What happens in a SIP is rupee cost averaging. You invest a fixed amount regularly, which means you buy more units when markets are low and fewer when they are high. Over time, this helps reduce the average cost and smoothen market fluctuations.

However, SIPs can sometimes deliver flat or even negative returns in the early years, especially if markets are going through a downtrend. That’s why patience and understanding of market cycles are essential.

2.  Link Your SIP to a Life Goal

Most investors stop their SIPs not because of poor returns, but because they didn’t know why they were investing in the first place. A SIP without a clear goal can feel meaningless during market lows.

On the other hand, if your SIP is linked to long-term goals like your child’s education, your retirement, or buying a home, you’ll stay motivated and focused.

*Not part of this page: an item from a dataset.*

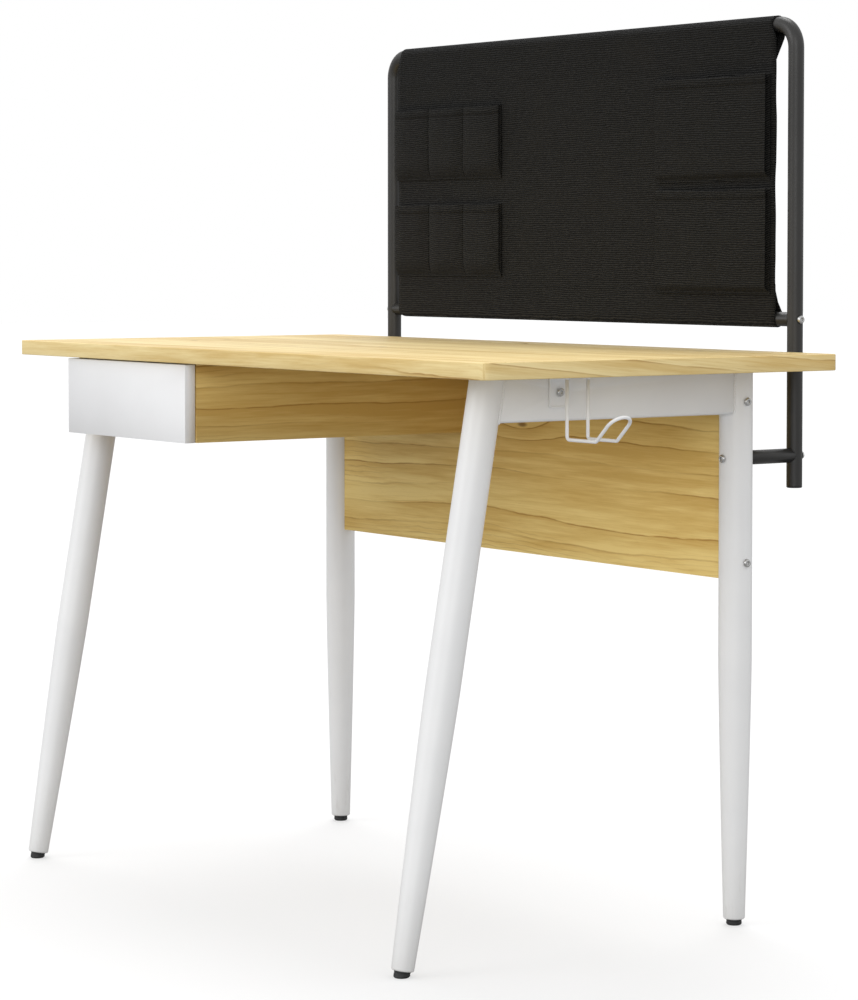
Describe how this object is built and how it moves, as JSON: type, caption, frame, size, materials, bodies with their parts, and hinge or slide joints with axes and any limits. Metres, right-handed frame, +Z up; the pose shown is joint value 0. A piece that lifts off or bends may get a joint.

These goals usually have a 5–10 year horizon or more, which aligns perfectly with the way SIPs work.

Having a goal helps you avoid reacting emotionally when the markets fluctuate. You'll also avoid the urge to pause or stop your SIPs during tough times.

To get the best results, you can work with mutual fund investment companies in Pune that provide personalized goal planning. They can help you set realistic timelines and choose SIPs based on your financial needs.

3.  Stay Consistent

Don’t stop your SIPs when markets fall. In fact, those are the best times for your SIP to work its magic by buying more units at lower prices. This strategy can boost your long-term returns significantly.

Yes, it’s hard to stay calm when you see your portfolio in red. But the key is to trust the process. SIPs are designed to reward patience. The more you try to time the market, the higher the chances of losing out.

Unless there’s a major change in your financial situation or life goals, just let your SIPs run. Review them once a year, not every month. Avoid checking your returns frequently. Let compounding do the heavy lifting for you.

Even the most experienced investors follow this strategy because it’s simple, effective, and proven.

Conclusion:

If you’ve started a SIP recently or are feeling uncertain about your mutual fund portfolio, don’t worry. These moments are part of the investing journey. The key lies in being informed, having a clear goal, and staying committed. Understand how SIPs work during different market cycles. Connect your SIP to a specific financial goal. Stay consistent and avoid reacting to short-term ups and downs.